(Collected data entries)
────

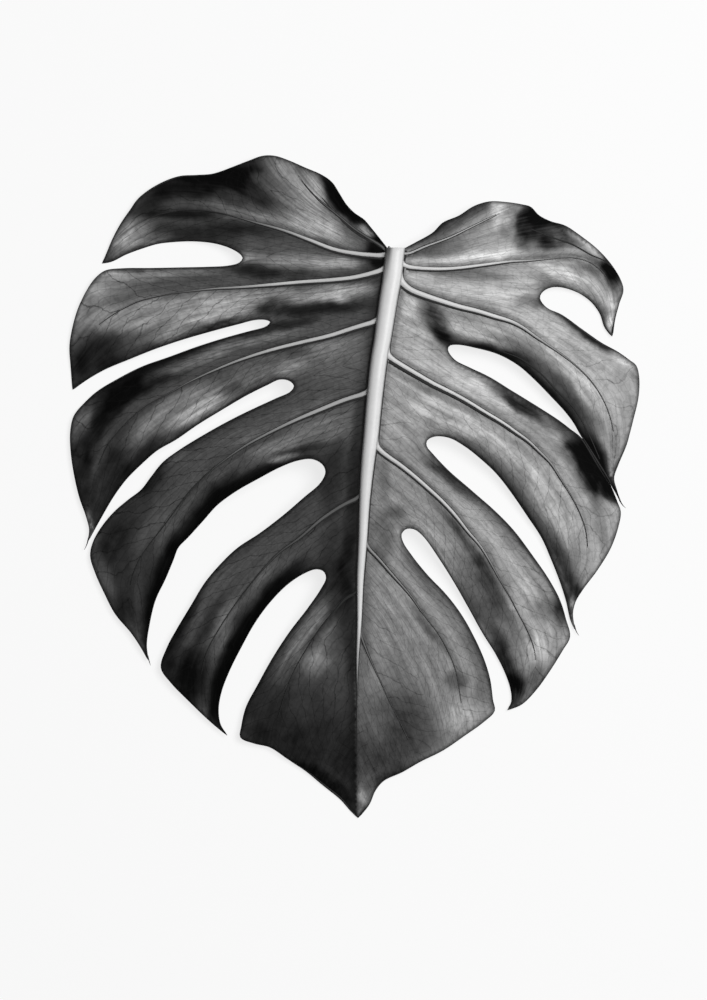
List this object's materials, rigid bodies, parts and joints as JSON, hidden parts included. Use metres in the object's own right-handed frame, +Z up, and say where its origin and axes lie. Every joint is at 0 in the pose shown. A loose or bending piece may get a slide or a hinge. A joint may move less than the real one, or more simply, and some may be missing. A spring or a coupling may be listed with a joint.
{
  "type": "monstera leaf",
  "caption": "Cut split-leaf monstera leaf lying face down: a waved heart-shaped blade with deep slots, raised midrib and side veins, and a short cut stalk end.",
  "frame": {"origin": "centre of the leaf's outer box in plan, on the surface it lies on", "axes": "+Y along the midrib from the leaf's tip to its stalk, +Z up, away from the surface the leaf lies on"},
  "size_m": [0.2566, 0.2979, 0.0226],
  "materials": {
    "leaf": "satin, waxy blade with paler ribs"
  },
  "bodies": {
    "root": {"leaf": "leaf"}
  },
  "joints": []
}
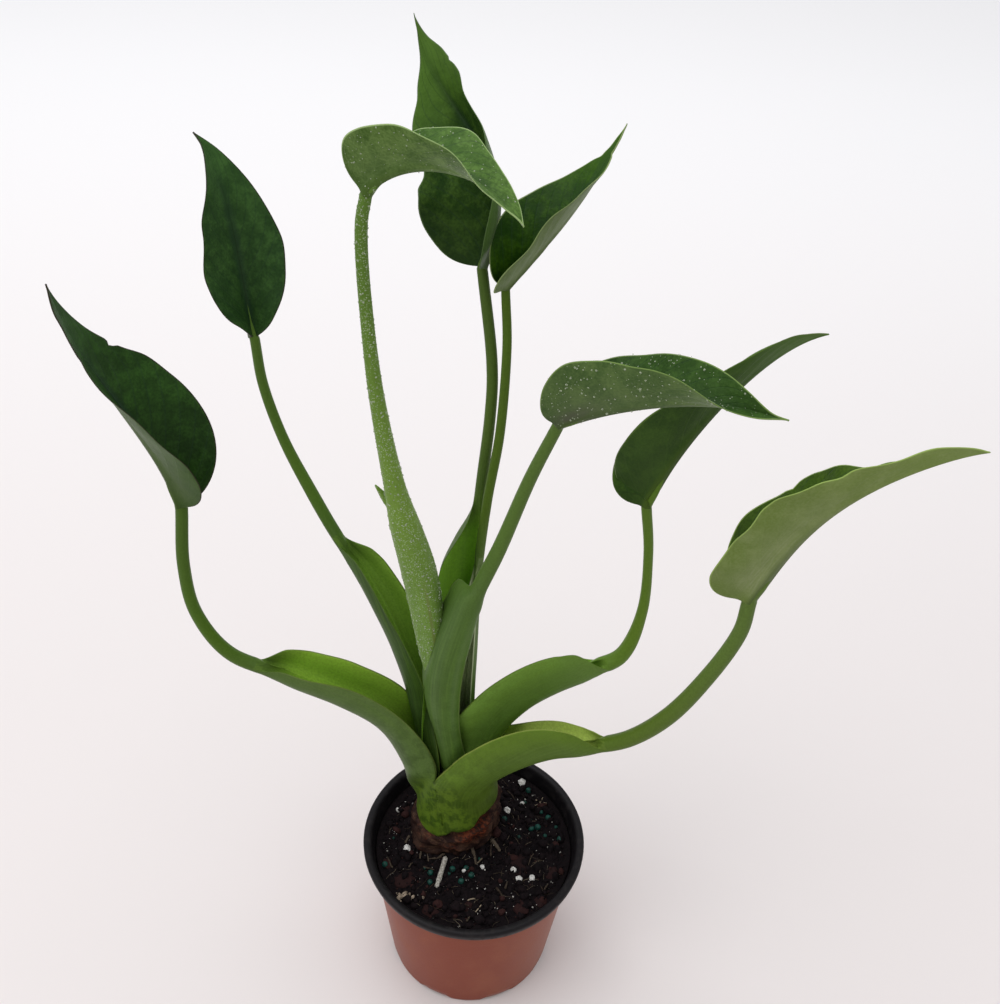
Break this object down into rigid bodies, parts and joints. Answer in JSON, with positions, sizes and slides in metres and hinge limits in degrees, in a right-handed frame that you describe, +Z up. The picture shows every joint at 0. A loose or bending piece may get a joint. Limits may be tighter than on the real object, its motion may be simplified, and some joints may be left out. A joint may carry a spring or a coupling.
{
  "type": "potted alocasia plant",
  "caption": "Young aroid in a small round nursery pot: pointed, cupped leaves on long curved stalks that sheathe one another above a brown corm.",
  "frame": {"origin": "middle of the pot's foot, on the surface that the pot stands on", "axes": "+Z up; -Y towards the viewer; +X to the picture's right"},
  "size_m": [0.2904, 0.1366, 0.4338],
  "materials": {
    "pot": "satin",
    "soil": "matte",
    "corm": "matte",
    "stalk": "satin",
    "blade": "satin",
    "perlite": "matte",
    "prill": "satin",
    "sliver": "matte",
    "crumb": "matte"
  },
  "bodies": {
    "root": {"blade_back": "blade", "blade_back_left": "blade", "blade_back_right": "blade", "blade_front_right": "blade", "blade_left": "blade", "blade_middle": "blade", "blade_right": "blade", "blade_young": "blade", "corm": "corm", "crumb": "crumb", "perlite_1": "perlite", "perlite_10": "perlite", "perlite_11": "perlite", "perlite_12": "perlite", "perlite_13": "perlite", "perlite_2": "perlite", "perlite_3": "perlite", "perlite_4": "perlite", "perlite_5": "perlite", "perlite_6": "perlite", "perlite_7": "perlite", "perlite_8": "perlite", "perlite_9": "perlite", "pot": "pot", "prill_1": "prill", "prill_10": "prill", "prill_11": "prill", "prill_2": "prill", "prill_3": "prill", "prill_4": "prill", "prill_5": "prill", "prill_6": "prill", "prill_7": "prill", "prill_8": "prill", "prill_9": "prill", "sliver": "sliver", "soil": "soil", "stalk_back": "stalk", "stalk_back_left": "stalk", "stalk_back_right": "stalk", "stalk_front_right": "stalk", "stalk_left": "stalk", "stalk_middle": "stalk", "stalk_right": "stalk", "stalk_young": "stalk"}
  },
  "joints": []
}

────

- _Instructions to follow_
Every record above needs to be repeated word for word.

- _Result for this task_
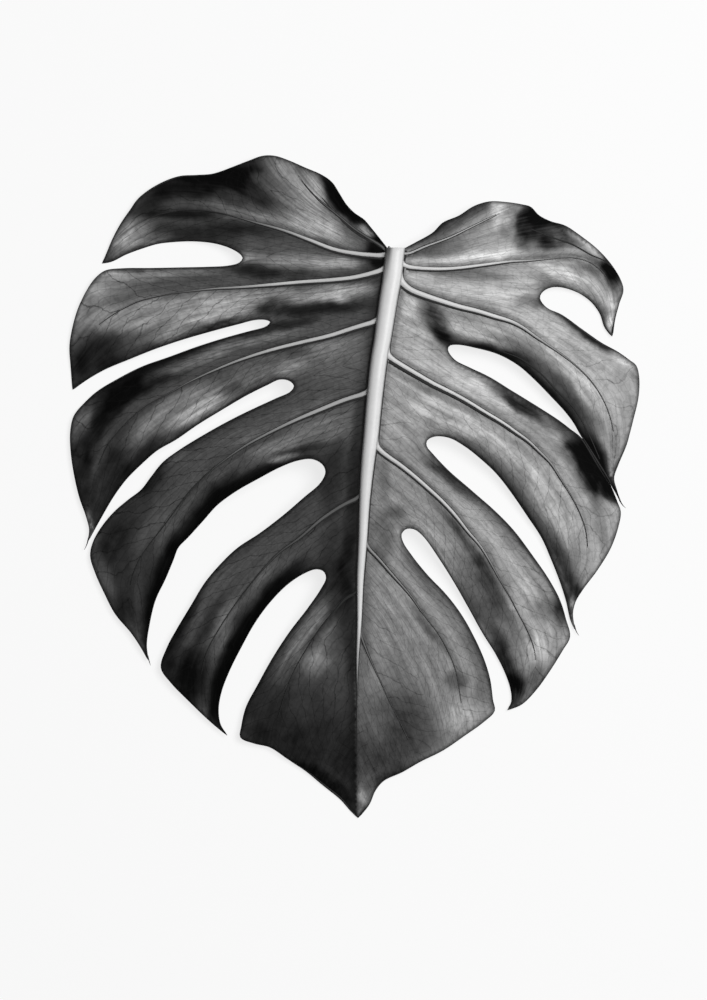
List this object's materials, rigid bodies, parts and joints as JSON, hidden parts included. Use metres in the object's own right-handed frame, +Z up, and say where its origin and axes lie. Every joint is at 0 in the pose shown. A loose or bending piece may get a slide or a hinge. A joint may move less than the real one, or more simply, and some may be missing. A spring or a coupling may be listed with a joint.
{
  "type": "monstera leaf",
  "caption": "Cut split-leaf monstera leaf lying face down: a waved heart-shaped blade with deep slots, raised midrib and side veins, and a short cut stalk end.",
  "frame": {"origin": "centre of the leaf's outer box in plan, on the surface it lies on", "axes": "+Y along the midrib from the leaf's tip to its stalk, +Z up, away from the surface the leaf lies on"},
  "size_m": [0.2566, 0.2979, 0.0226],
  "materials": {
    "leaf": "satin, waxy blade with paler ribs"
  },
  "bodies": {
    "root": {"leaf": "leaf"}
  },
  "joints": []
}
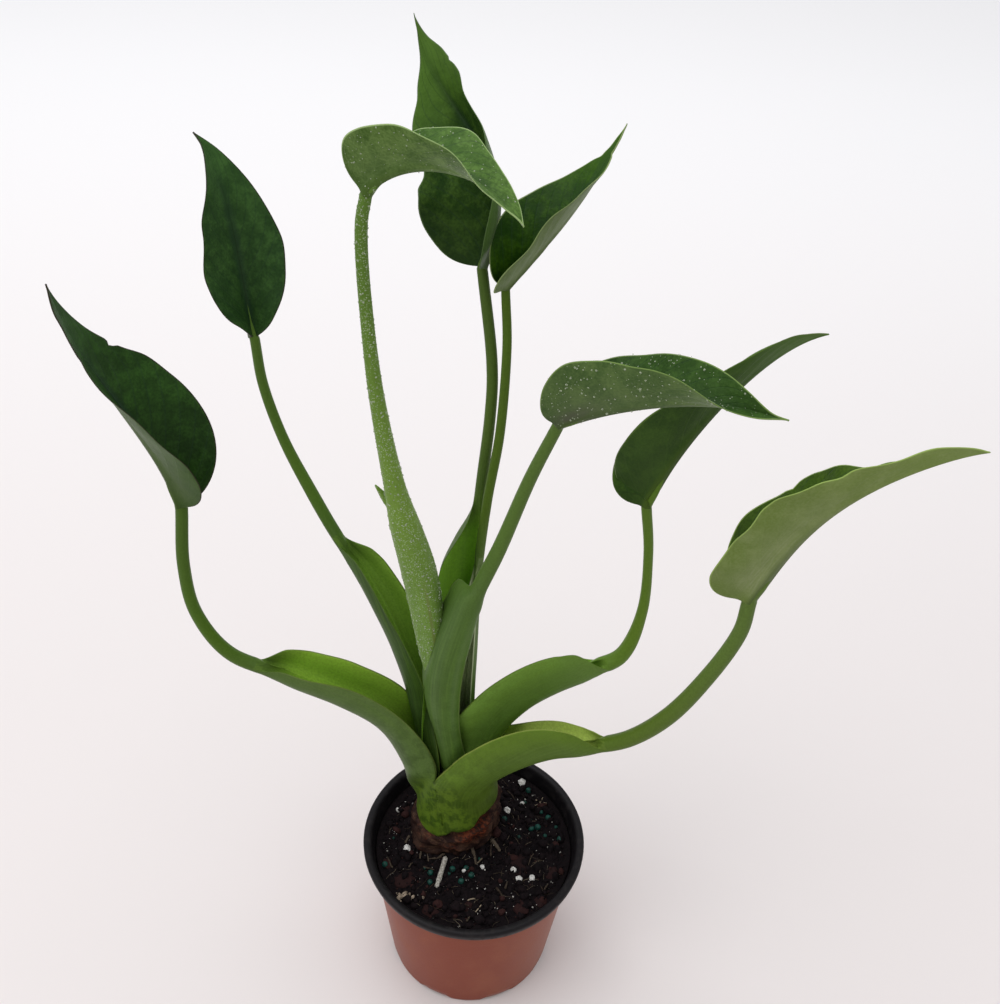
Break this object down into rigid bodies, parts and joints. Answer in JSON, with positions, sizes and slides in metres and hinge limits in degrees, in a right-handed frame that you describe, +Z up. The picture shows every joint at 0. A loose or bending piece may get a joint. Limits may be tighter than on the real object, its motion may be simplified, and some joints may be left out. A joint may carry a spring or a coupling.
{
  "type": "potted alocasia plant",
  "caption": "Young aroid in a small round nursery pot: pointed, cupped leaves on long curved stalks that sheathe one another above a brown corm.",
  "frame": {"origin": "middle of the pot's foot, on the surface that the pot stands on", "axes": "+Z up; -Y towards the viewer; +X to the picture's right"},
  "size_m": [0.2904, 0.1366, 0.4338],
  "materials": {
    "pot": "satin",
    "soil": "matte",
    "corm": "matte",
    "stalk": "satin",
    "blade": "satin",
    "perlite": "matte",
    "prill": "satin",
    "sliver": "matte",
    "crumb": "matte"
  },
  "bodies": {
    "root": {"blade_back": "blade", "blade_back_left": "blade", "blade_back_right": "blade", "blade_front_right": "blade", "blade_left": "blade", "blade_middle": "blade", "blade_right": "blade", "blade_young": "blade", "corm": "corm", "crumb": "crumb", "perlite_1": "perlite", "perlite_10": "perlite", "perlite_11": "perlite", "perlite_12": "perlite", "perlite_13": "perlite", "perlite_2": "perlite", "perlite_3": "perlite", "perlite_4": "perlite", "perlite_5": "perlite", "perlite_6": "perlite", "perlite_7": "perlite", "perlite_8": "perlite", "perlite_9": "perlite", "pot": "pot", "prill_1": "prill", "prill_10": "prill", "prill_11": "prill", "prill_2": "prill", "prill_3": "prill", "prill_4": "prill", "prill_5": "prill", "prill_6": "prill", "prill_7": "prill", "prill_8": "prill", "prill_9": "prill", "sliver": "sliver", "soil": "soil", "stalk_back": "stalk", "stalk_back_left": "stalk", "stalk_back_right": "stalk", "stalk_front_right": "stalk", "stalk_left": "stalk", "stalk_middle": "stalk", "stalk_right": "stalk", "stalk_young": "stalk"}
  },
  "joints": []
}